Task brief:
Repeat each line exactly as it is written.

Data excerpt:

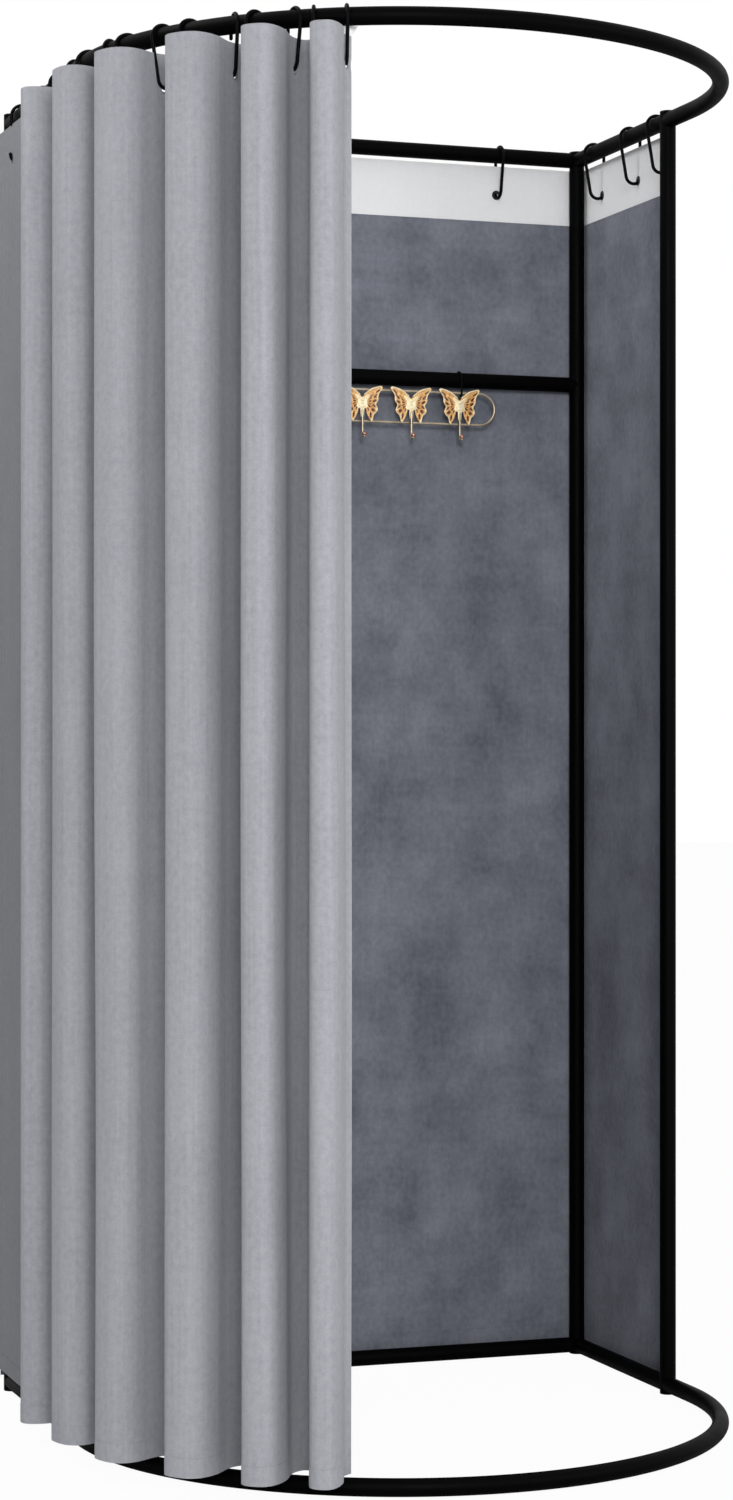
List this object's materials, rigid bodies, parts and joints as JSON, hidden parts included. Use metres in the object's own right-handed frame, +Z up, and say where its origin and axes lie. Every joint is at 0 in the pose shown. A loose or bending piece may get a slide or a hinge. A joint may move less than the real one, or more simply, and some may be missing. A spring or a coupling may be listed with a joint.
{
  "type": "portable fitting room",
  "caption": "Free-standing fitting room: D-shaped frame of black tube, hung fabric walls, a curtain that runs round the bowed front, and a rack of ornamental hooks on a crossbar.",
  "frame": {"origin": "on the floor, at the centre of the footprint's box", "axes": "+Z up, -Y towards the bowed front, +X to the right as seen from the front"},
  "size_m": [1.0557, 0.9646, 2.0035],
  "materials": {
    "black_tube": "black powder coat with a soft sheen",
    "black_plastic": "matte moulded plastic",
    "black_wire": "black lacquered wire",
    "curtain_cloth": "light grey woven cloth, matt",
    "wall_cloth": "slate grey coated cloth, matt",
    "header_tape": "off-white woven header tape",
    "eyelet_metal": "dull pressed eyelet",
    "gold_metal": "warm plated wire and stampings",
    "amber_enamel": "amber enamel with paler edges",
    "cream_enamel": "cream enamel"
  },
  "bodies": {
    "frame": {"post_front_left": "black_tube", "cap_front_left": "black_plastic", "foot_front_left": "black_plastic", "post_front_right": "black_tube", "cap_front_right": "black_plastic", "foot_front_right": "black_plastic", "post_back_left": "black_tube", "cap_back_left": "black_plastic", "foot_back_left": "black_plastic", "post_back_right": "black_tube", "cap_back_right": "black_plastic", "foot_back_right": "black_plastic", "bottom_front_bow": "black_tube", "bottom_back_rail": "black_tube", "bottom_left_rail": "black_tube", "bottom_right_rail": "black_tube", "top_front_bow": "black_tube", "top_back_rail": "black_tube", "top_left_rail": "black_tube", "top_right_rail": "black_tube", "crossbar": "black_tube", "wall_sheet_back": "wall_cloth", "wall_hook_back_1": "black_wire", "wall_hook_back_2": "black_wire", "wall_hook_back_3": "black_wire", "wall_sheet_left": "wall_cloth", "wall_hook_left_1": "black_wire", "wall_hook_left_2": "black_wire", "wall_hook_left_3": "black_wire", "wall_sheet_right": "wall_cloth", "wall_hook_right_1": "black_wire", "wall_hook_right_2": "black_wire", "wall_hook_right_3": "black_wire", "curtain_hook_01": "black_wire", "curtain_fold_1": "curtain_cloth"},
    "carrier_01": {"curtain_hook_02": "black_wire", "curtain_fold_2": "curtain_cloth"},
    "carrier_02": {"curtain_hook_03": "black_wire"},
    "carrier_03": {"curtain_hook_04": "black_wire", "curtain_fold_3": "curtain_cloth"},
    "carrier_04": {"curtain_hook_05": "black_wire"},
    "carrier_05": {"curtain_hook_06": "black_wire", "curtain_fold_4": "curtain_cloth"},
    "carrier_06": {"curtain_hook_07": "black_wire"},
    "carrier_07": {"curtain_hook_08": "black_wire", "curtain_fold_5": "curtain_cloth"},
    "carrier_08": {"curtain_hook_09": "black_wire"},
    "carrier_09": {"curtain_hook_10": "black_wire", "curtain_fold_6": "curtain_cloth"},
    "carrier_10": {"curtain_hook_11": "black_wire"},
    "rack_hangers": {"rack_hanger_left": "black_wire", "rack_hanger_right": "black_wire"},
    "hook_rack": {"rack_loop": "gold_metal", "rack_butterfly_1": "gold_metal", "rack_butterfly_2": "gold_metal", "rack_butterfly_3": "gold_metal", "rack_butterfly_4": "gold_metal", "rack_butterfly_5": "gold_metal", "rack_butterfly_6": "gold_metal", "rack_butterfly_7": "gold_metal"}
  },
  "joints": [
    {"name": "curtain_run_01", "type": "hinge", "parent": "frame", "child": "carrier_01", "pos_m": [0.02655, 0.01275, 1.9855], "axis": [0, 0, 1], "range_deg": [-1, 11.7], "deforming": ["curtain_fold_1", "curtain_fold_2", "curtain_fold_3", "curtain_fold_4", "curtain_fold_5", "curtain_fold_6"]},
    {"name": "curtain_run_02", "type": "hinge", "parent": "carrier_01", "child": "carrier_02", "pos_m": [0.02655, 0.01275, 1.9855], "axis": [0, 0, 1], "range_deg": [-1, 11.7]},
    {"name": "curtain_run_03", "type": "hinge", "parent": "carrier_02", "child": "carrier_03", "pos_m": [0.02655, 0.01275, 1.9855], "axis": [0, 0, 1], "range_deg": [-1, 11.7]},
    {"name": "curtain_run_04", "type": "hinge", "parent": "carrier_03", "child": "carrier_04", "pos_m": [0.02655, 0.01275, 1.9855], "axis": [0, 0, 1], "range_deg": [-1, 11.7]},
    {"name": "curtain_run_05", "type": "hinge", "parent": "carrier_04", "child": "carrier_05", "pos_m": [0.02655, 0.01275, 1.9855], "axis": [0, 0, 1], "range_deg": [-1, 11.7]},
    {"name": "curtain_run_06", "type": "hinge", "parent": "carrier_05", "child": "carrier_06", "pos_m": [0.02655, 0.01275, 1.9855], "axis": [0, 0, 1], "range_deg": [-1, 11.7]},
    {"name": "curtain_run_07", "type": "hinge", "parent": "carrier_06", "child": "carrier_07", "pos_m": [0.02655, 0.01275, 1.9855], "axis": [0, 0, 1], "range_deg": [-1, 11.7]},
    {"name": "curtain_run_08", "type": "hinge", "parent": "carrier_07", "child": "carrier_08", "pos_m": [0.02655, 0.01275, 1.9855], "axis": [0, 0, 1], "range_deg": [-1, 11.7]},
    {"name": "curtain_run_09", "type": "hinge", "parent": "carrier_08", "child": "carrier_09", "pos_m": [0.02655, 0.01275, 1.9855], "axis": [0, 0, 1], "range_deg": [-1, 11.7]},
    {"name": "curtain_run_10", "type": "hinge", "parent": "carrier_09", "child": "carrier_10", "pos_m": [0.02655, 0.01275, 1.9855], "axis": [0, 0, 1], "range_deg": [-1, 11.7]},
    {"name": "rack_slide", "type": "slide", "parent": "frame", "child": "rack_hangers", "axis": [1, 0, 0], "range_m": [-0.15, 0.125]},
    {"name": "rack_swing", "type": "hinge", "parent": "rack_hangers", "child": "hook_rack", "pos_m": [0.03855, 0.44819, 1.59], "axis": [-1, 0, 0], "range_deg": [-18, 25]}
  ],
  "couplings": [
    {"joint": "curtain_run_02", "follows": "curtain_run_01", "ratio": 1},
    {"joint": "curtain_run_03", "follows": "curtain_run_01", "ratio": 1},
    {"joint": "curtain_run_04", "follows": "curtain_run_01", "ratio": 1},
    {"joint": "curtain_run_05", "follows": "curtain_run_01", "ratio": 1},
    {"joint": "curtain_run_06", "follows": "curtain_run_01", "ratio": 1},
    {"joint": "curtain_run_07", "follows": "curtain_run_01", "ratio": 1},
    {"joint": "curtain_run_08", "follows": "curtain_run_01", "ratio": 1},
    {"joint": "curtain_run_09", "follows": "curtain_run_01", "ratio": 1},
    {"joint": "curtain_run_10", "follows": "curtain_run_01", "ratio": 1}
  ]
}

Answer to this problem:
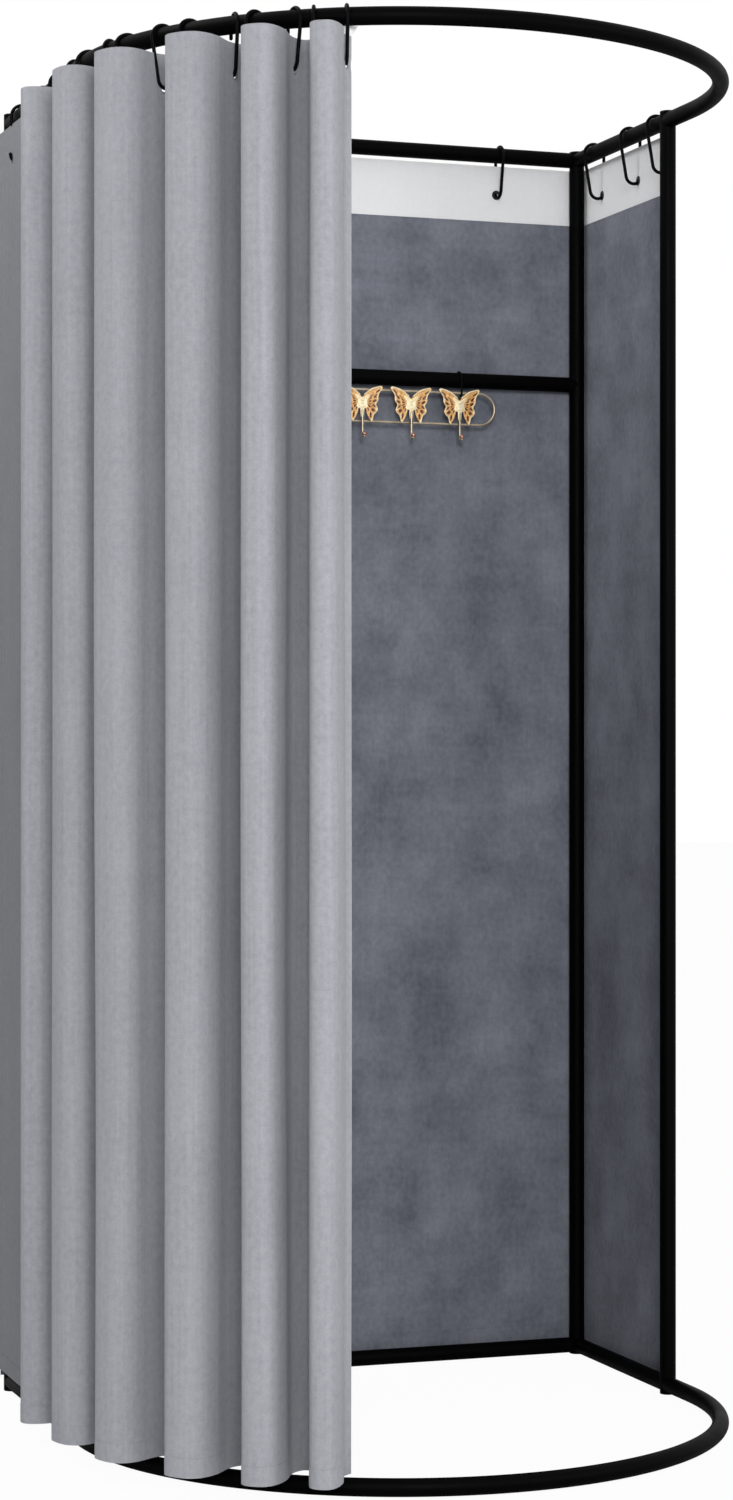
List this object's materials, rigid bodies, parts and joints as JSON, hidden parts included. Use metres in the object's own right-handed frame, +Z up, and say where its origin and axes lie. Every joint is at 0 in the pose shown. A loose or bending piece may get a slide or a hinge. A joint may move less than the real one, or more simply, and some may be missing. A spring or a coupling may be listed with a joint.
{
  "type": "portable fitting room",
  "caption": "Free-standing fitting room: D-shaped frame of black tube, hung fabric walls, a curtain that runs round the bowed front, and a rack of ornamental hooks on a crossbar.",
  "frame": {"origin": "on the floor, at the centre of the footprint's box", "axes": "+Z up, -Y towards the bowed front, +X to the right as seen from the front"},
  "size_m": [1.0557, 0.9646, 2.0035],
  "materials": {
    "black_tube": "black powder coat with a soft sheen",
    "black_plastic": "matte moulded plastic",
    "black_wire": "black lacquered wire",
    "curtain_cloth": "light grey woven cloth, matt",
    "wall_cloth": "slate grey coated cloth, matt",
    "header_tape": "off-white woven header tape",
    "eyelet_metal": "dull pressed eyelet",
    "gold_metal": "warm plated wire and stampings",
    "amber_enamel": "amber enamel with paler edges",
    "cream_enamel": "cream enamel"
  },
  "bodies": {
    "frame": {"post_front_left": "black_tube", "cap_front_left": "black_plastic", "foot_front_left": "black_plastic", "post_front_right": "black_tube", "cap_front_right": "black_plastic", "foot_front_right": "black_plastic", "post_back_left": "black_tube", "cap_back_left": "black_plastic", "foot_back_left": "black_plastic", "post_back_right": "black_tube", "cap_back_right": "black_plastic", "foot_back_right": "black_plastic", "bottom_front_bow": "black_tube", "bottom_back_rail": "black_tube", "bottom_left_rail": "black_tube", "bottom_right_rail": "black_tube", "top_front_bow": "black_tube", "top_back_rail": "black_tube", "top_left_rail": "black_tube", "top_right_rail": "black_tube", "crossbar": "black_tube", "wall_sheet_back": "wall_cloth", "wall_hook_back_1": "black_wire", "wall_hook_back_2": "black_wire", "wall_hook_back_3": "black_wire", "wall_sheet_left": "wall_cloth", "wall_hook_left_1": "black_wire", "wall_hook_left_2": "black_wire", "wall_hook_left_3": "black_wire", "wall_sheet_right": "wall_cloth", "wall_hook_right_1": "black_wire", "wall_hook_right_2": "black_wire", "wall_hook_right_3": "black_wire", "curtain_hook_01": "black_wire", "curtain_fold_1": "curtain_cloth"},
    "carrier_01": {"curtain_hook_02": "black_wire", "curtain_fold_2": "curtain_cloth"},
    "carrier_02": {"curtain_hook_03": "black_wire"},
    "carrier_03": {"curtain_hook_04": "black_wire", "curtain_fold_3": "curtain_cloth"},
    "carrier_04": {"curtain_hook_05": "black_wire"},
    "carrier_05": {"curtain_hook_06": "black_wire", "curtain_fold_4": "curtain_cloth"},
    "carrier_06": {"curtain_hook_07": "black_wire"},
    "carrier_07": {"curtain_hook_08": "black_wire", "curtain_fold_5": "curtain_cloth"},
    "carrier_08": {"curtain_hook_09": "black_wire"},
    "carrier_09": {"curtain_hook_10": "black_wire", "curtain_fold_6": "curtain_cloth"},
    "carrier_10": {"curtain_hook_11": "black_wire"},
    "rack_hangers": {"rack_hanger_left": "black_wire", "rack_hanger_right": "black_wire"},
    "hook_rack": {"rack_loop": "gold_metal", "rack_butterfly_1": "gold_metal", "rack_butterfly_2": "gold_metal", "rack_butterfly_3": "gold_metal", "rack_butterfly_4": "gold_metal", "rack_butterfly_5": "gold_metal", "rack_butterfly_6": "gold_metal", "rack_butterfly_7": "gold_metal"}
  },
  "joints": [
    {"name": "curtain_run_01", "type": "hinge", "parent": "frame", "child": "carrier_01", "pos_m": [0.02655, 0.01275, 1.9855], "axis": [0, 0, 1], "range_deg": [-1, 11.7], "deforming": ["curtain_fold_1", "curtain_fold_2", "curtain_fold_3", "curtain_fold_4", "curtain_fold_5", "curtain_fold_6"]},
    {"name": "curtain_run_02", "type": "hinge", "parent": "carrier_01", "child": "carrier_02", "pos_m": [0.02655, 0.01275, 1.9855], "axis": [0, 0, 1], "range_deg": [-1, 11.7]},
    {"name": "curtain_run_03", "type": "hinge", "parent": "carrier_02", "child": "carrier_03", "pos_m": [0.02655, 0.01275, 1.9855], "axis": [0, 0, 1], "range_deg": [-1, 11.7]},
    {"name": "curtain_run_04", "type": "hinge", "parent": "carrier_03", "child": "carrier_04", "pos_m": [0.02655, 0.01275, 1.9855], "axis": [0, 0, 1], "range_deg": [-1, 11.7]},
    {"name": "curtain_run_05", "type": "hinge", "parent": "carrier_04", "child": "carrier_05", "pos_m": [0.02655, 0.01275, 1.9855], "axis": [0, 0, 1], "range_deg": [-1, 11.7]},
    {"name": "curtain_run_06", "type": "hinge", "parent": "carrier_05", "child": "carrier_06", "pos_m": [0.02655, 0.01275, 1.9855], "axis": [0, 0, 1], "range_deg": [-1, 11.7]},
    {"name": "curtain_run_07", "type": "hinge", "parent": "carrier_06", "child": "carrier_07", "pos_m": [0.02655, 0.01275, 1.9855], "axis": [0, 0, 1], "range_deg": [-1, 11.7]},
    {"name": "curtain_run_08", "type": "hinge", "parent": "carrier_07", "child": "carrier_08", "pos_m": [0.02655, 0.01275, 1.9855], "axis": [0, 0, 1], "range_deg": [-1, 11.7]},
    {"name": "curtain_run_09", "type": "hinge", "parent": "carrier_08", "child": "carrier_09", "pos_m": [0.02655, 0.01275, 1.9855], "axis": [0, 0, 1], "range_deg": [-1, 11.7]},
    {"name": "curtain_run_10", "type": "hinge", "parent": "carrier_09", "child": "carrier_10", "pos_m": [0.02655, 0.01275, 1.9855], "axis": [0, 0, 1], "range_deg": [-1, 11.7]},
    {"name": "rack_slide", "type": "slide", "parent": "frame", "child": "rack_hangers", "axis": [1, 0, 0], "range_m": [-0.15, 0.125]},
    {"name": "rack_swing", "type": "hinge", "parent": "rack_hangers", "child": "hook_rack", "pos_m": [0.03855, 0.44819, 1.59], "axis": [-1, 0, 0], "range_deg": [-18, 25]}
  ],
  "couplings": [
    {"joint": "curtain_run_02", "follows": "curtain_run_01", "ratio": 1},
    {"joint": "curtain_run_03", "follows": "curtain_run_01", "ratio": 1},
    {"joint": "curtain_run_04", "follows": "curtain_run_01", "ratio": 1},
    {"joint": "curtain_run_05", "follows": "curtain_run_01", "ratio": 1},
    {"joint": "curtain_run_06", "follows": "curtain_run_01", "ratio": 1},
    {"joint": "curtain_run_07", "follows": "curtain_run_01", "ratio": 1},
    {"joint": "curtain_run_08", "follows": "curtain_run_01", "ratio": 1},
    {"joint": "curtain_run_09", "follows": "curtain_run_01", "ratio": 1},
    {"joint": "curtain_run_10", "follows": "curtain_run_01", "ratio": 1}
  ]
}